こうして、このゲームでは常に小さな競争が発生し続けるようになっています。 市場で行われる争いがゲームの中で楽しく表現されていると感じます。
所感
このゲームは、とにかくリソースを管理するだけのゲームです。ゲームシステム的にはそれだけです。 ここまで書いた経済要素も、考えなければ意識することはありません。ただのリソース管理ゲームです。 しかし、ただのリソース管理にこれだけ多くのことを感じさせることが出来るのがこのゲームの優れたところでしょう。

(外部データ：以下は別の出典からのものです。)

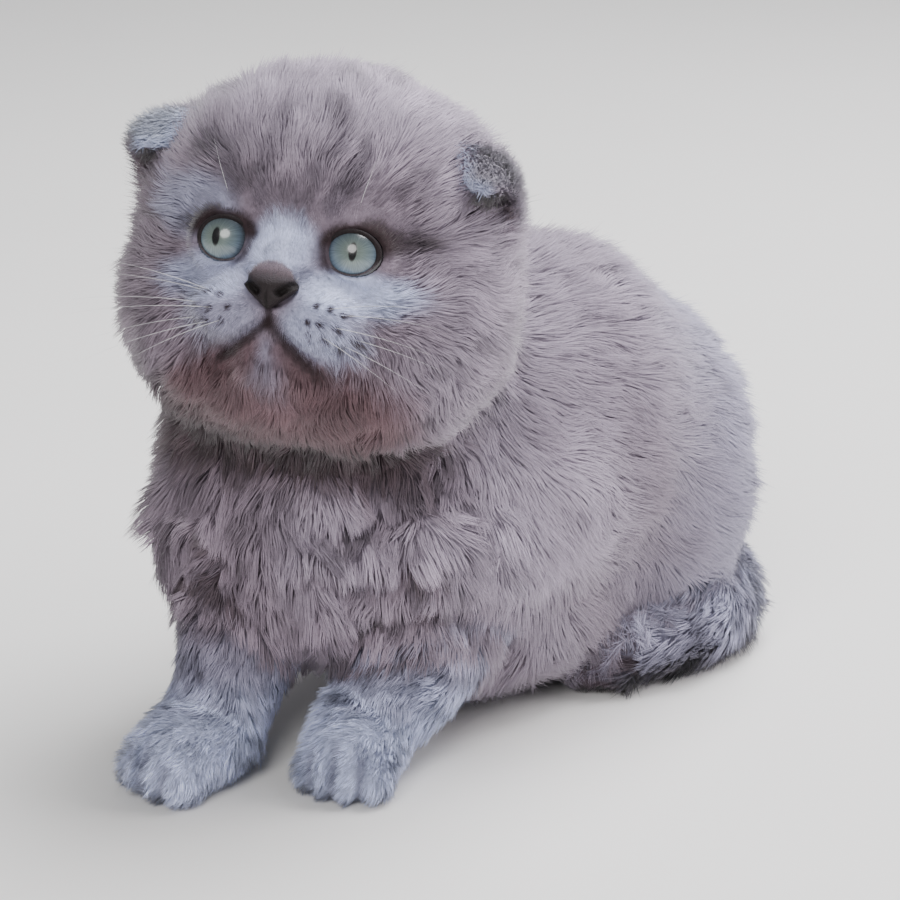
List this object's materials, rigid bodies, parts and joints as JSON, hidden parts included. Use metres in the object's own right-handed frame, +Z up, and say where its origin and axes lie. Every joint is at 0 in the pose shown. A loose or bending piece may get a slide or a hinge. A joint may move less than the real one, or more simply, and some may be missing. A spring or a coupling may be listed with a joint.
{
  "type": "scottish fold kitten",
  "caption": "Still life-size model of a sitting blue kitten with small folded ears, its head turned and tilted up and its thick tail curled round one haunch.",
  "frame": {"origin": "middle of the box round the kitten, on the floor that it sits on", "axes": "+Z up; +Y runs from the chest back to the rump; +X is the kitten's own left side, where the tail lies"},
  "size_m": [0.0947, 0.1779, 0.1551],
  "materials": {
    "blue_coat": "soft plush fur, blue-grey, paler on paws and muzzle",
    "eye": "wet gloss, grey-green iris with a dark pupil",
    "nose_leather": "finely pebbled, slightly moist"
  },
  "bodies": {
    "root": {"torso": "blue_coat", "neck": "blue_coat", "head": "blue_coat", "ear_left": "blue_coat", "ear_right": "blue_coat", "eye_left": "eye", "eye_right": "eye", "nose": "nose_leather", "foreleg_left": "blue_coat", "forepaw_left": "blue_coat", "foreleg_right": "blue_coat", "forepaw_right": "blue_coat", "hind_leg_left": "blue_coat", "hind_leg_right": "blue_coat", "hind_foot_left": "blue_coat", "hind_foot_right": "blue_coat", "tail": "blue_coat"}
  },
  "joints": []
}
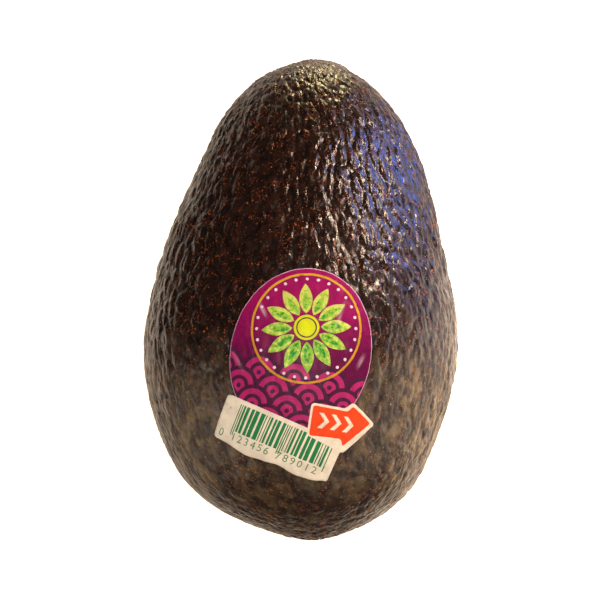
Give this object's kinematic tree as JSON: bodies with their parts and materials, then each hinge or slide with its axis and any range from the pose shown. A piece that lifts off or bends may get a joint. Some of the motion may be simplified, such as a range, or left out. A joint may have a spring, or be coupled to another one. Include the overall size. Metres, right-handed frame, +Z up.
{
  "type": "avocado",
  "caption": "Whole ripe pear-shaped avocado with pebbled dark skin, woody stem button and a small sticker, lying on its side on a flattened spot.",
  "frame": {"origin": "middle of the box's footprint, on the surface the fruit rests on", "axes": "+Y towards the stem end along the fruit's length, +Z up through the labelled side, +X to the right seen from above"},
  "size_m": [0.0748, 0.1142, 0.0721],
  "materials": {
    "skin": "waxy pebbled skin, satin",
    "stem_wood": "dry bark, matte",
    "label_film": "printed film, satin"
  },
  "bodies": {
    "root": {"fruit": "skin", "stem_button": "stem_wood", "label": "label_film"}
  },
  "joints": []
}
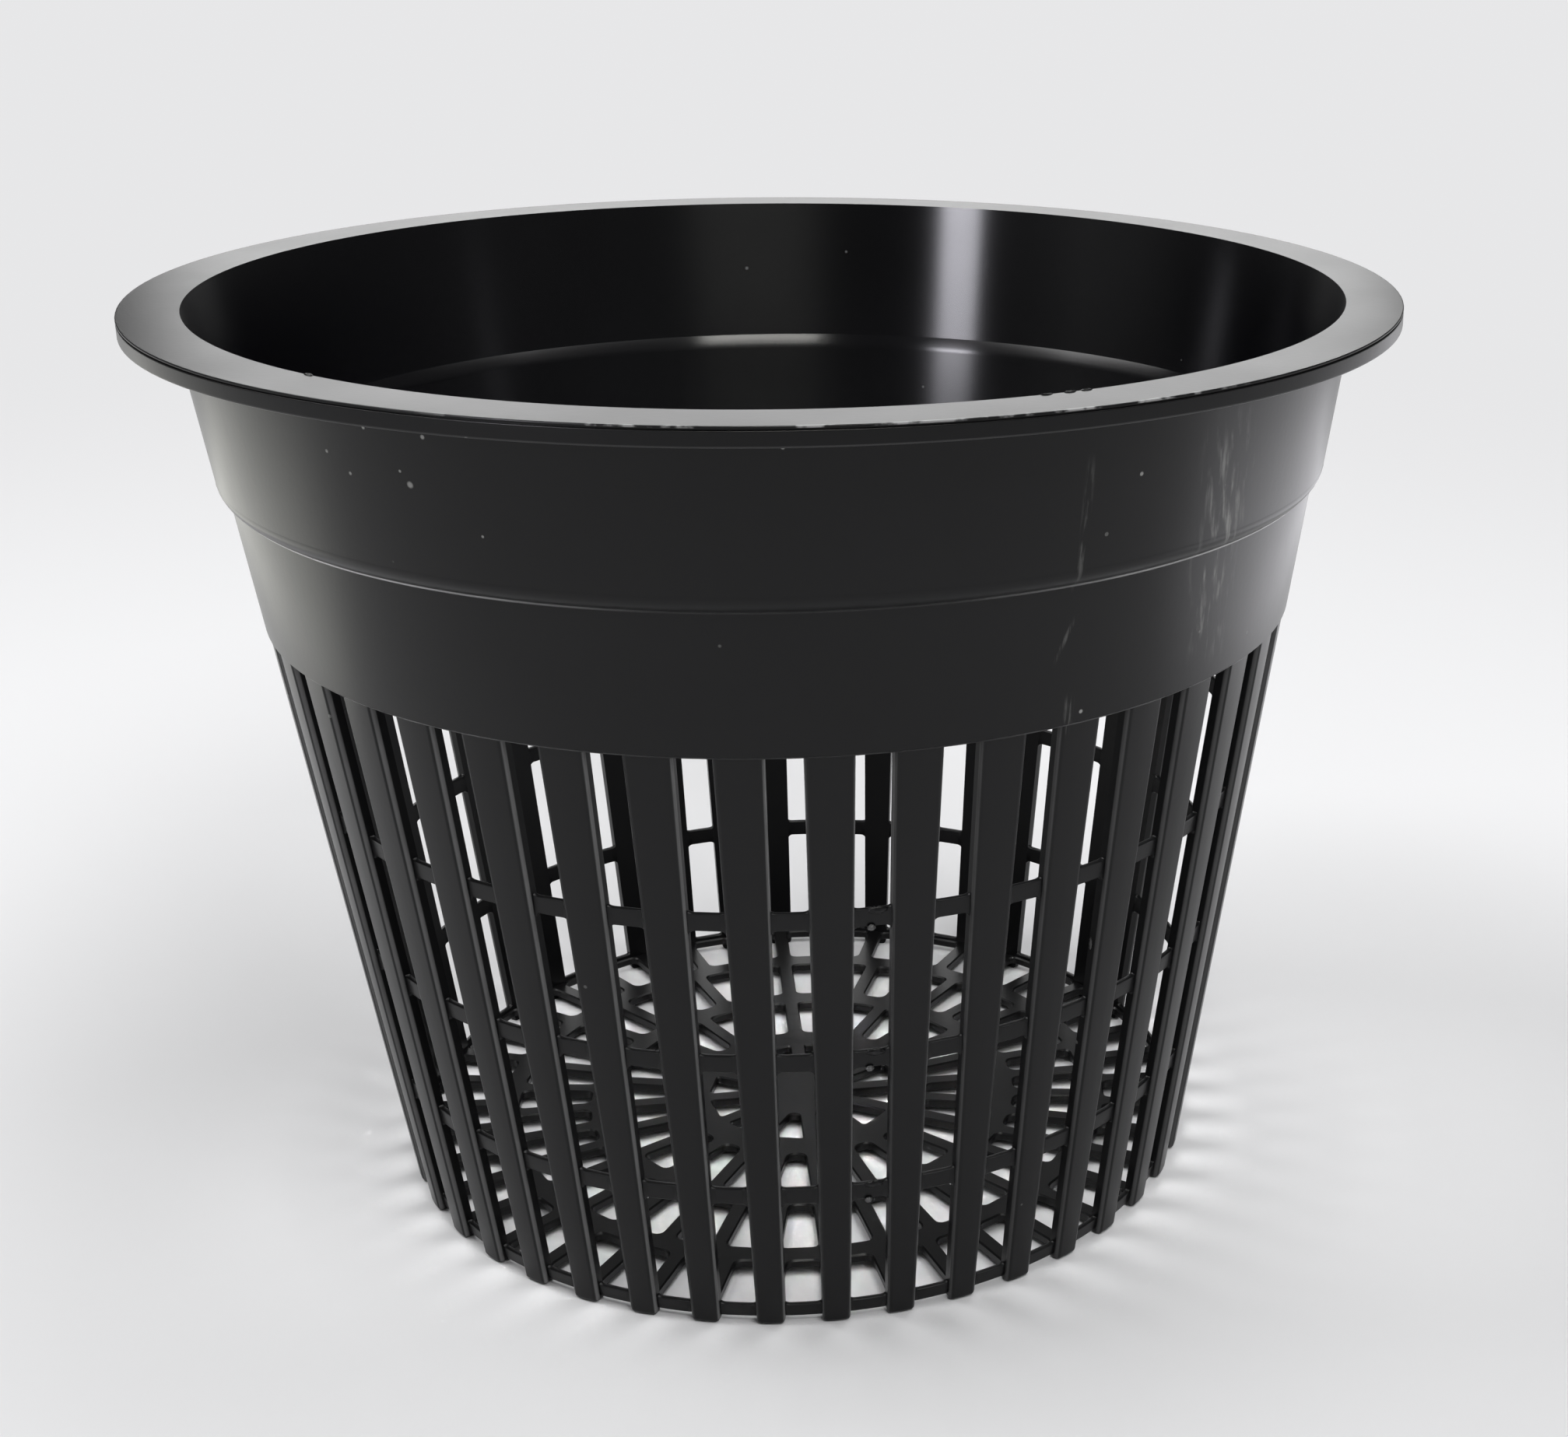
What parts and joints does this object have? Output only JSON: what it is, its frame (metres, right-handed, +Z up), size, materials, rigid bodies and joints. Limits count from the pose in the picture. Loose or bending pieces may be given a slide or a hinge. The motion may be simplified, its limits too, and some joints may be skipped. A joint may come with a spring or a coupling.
{
  "type": "net pot",
  "caption": "Round tapered net pot in black plastic: flat carrying rim, plain upper bands, slotted cage wall and an open spoked floor.",
  "frame": {"origin": "centre of the base at the level the feet stand on", "axes": "+Z up along the pot's axis, -Y towards the front slat"},
  "size_m": [0.15, 0.15, 0.113],
  "materials": {
    "black_plastic": "satin"
  },
  "bodies": {
    "root": {"rim_flange": "black_plastic", "upper_band": "black_plastic", "shoulder": "black_plastic", "lower_band": "black_plastic", "base_ring": "black_plastic", "hoop_1": "black_plastic", "hoop_2": "black_plastic", "hoop_3": "black_plastic", "slat_01": "black_plastic", "slat_02": "black_plastic", "slat_03": "black_plastic", "slat_04": "black_plastic", "slat_05": "black_plastic", "slat_06": "black_plastic", "slat_07": "black_plastic", "slat_08": "black_plastic", "slat_09": "black_plastic", "slat_10": "black_plastic", "slat_11": "black_plastic", "slat_12": "black_plastic", "slat_13": "black_plastic", "slat_14": "black_plastic", "slat_15": "black_plastic", "slat_16": "black_plastic", "slat_17": "black_plastic", "slat_18": "black_plastic", "slat_19": "black_plastic", "slat_20": "black_plastic", "slat_21": "black_plastic", "slat_22": "black_plastic", "slat_23": "black_plastic", "slat_24": "black_plastic", "slat_25": "black_plastic", "slat_26": "black_plastic", "slat_27": "black_plastic", "slat_28": "black_plastic", "slat_29": "black_plastic", "slat_30": "black_plastic", "slat_31": "black_plastic", "slat_32": "black_plastic", "slat_33": "black_plastic", "slat_34": "black_plastic", "slat_35": "black_plastic", "slat_36": "black_plastic", "slat_37": "black_plastic", "slat_38": "black_plastic", "slat_39": "black_plastic", "slat_40": "black_plastic", "slat_41": "black_plastic", "slat_42": "black_plastic", "floor_hub": "black_plastic", "floor_ring_inner": "black_plastic", "floor_ring_middle": "black_plastic", "floor_ring_outer": "black_plastic"}
  },
  "joints": []
}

欠点としては、リプレイの感覚が似たようなものになりがちな点でしょうか。 建物同士のシナジーが大きいわけではないので、ゲーム展開が前回プレイと近い、ということが起きがちです。 これらの問題は次回作以降で改善されているそうなので、次回作以降(ナショナルエコノミー・メセナ、ナショナルエコノミー・グローリー) にも興味が出てきました。買うかも。
ちなみに、このゲームは購入しなくてもソロモードであれば無料プレイできます。太っ腹ですね。 実際に紙で遊ぶほうが興奮しますが、ゲーム性は変わらないので試してみてはいかがでしょうか。 rev84.github.io
追記
上記のweb版で軽く遊んでみました。
画像の[2]とか数字が書いてあるのが自分が建設した建物で、上の枠が公共職場、下の枠がプレイヤーの所有する建物です。 4つの建物を持ってゲームを終えるために7つの建物を売りました。ソロモードは厳しい。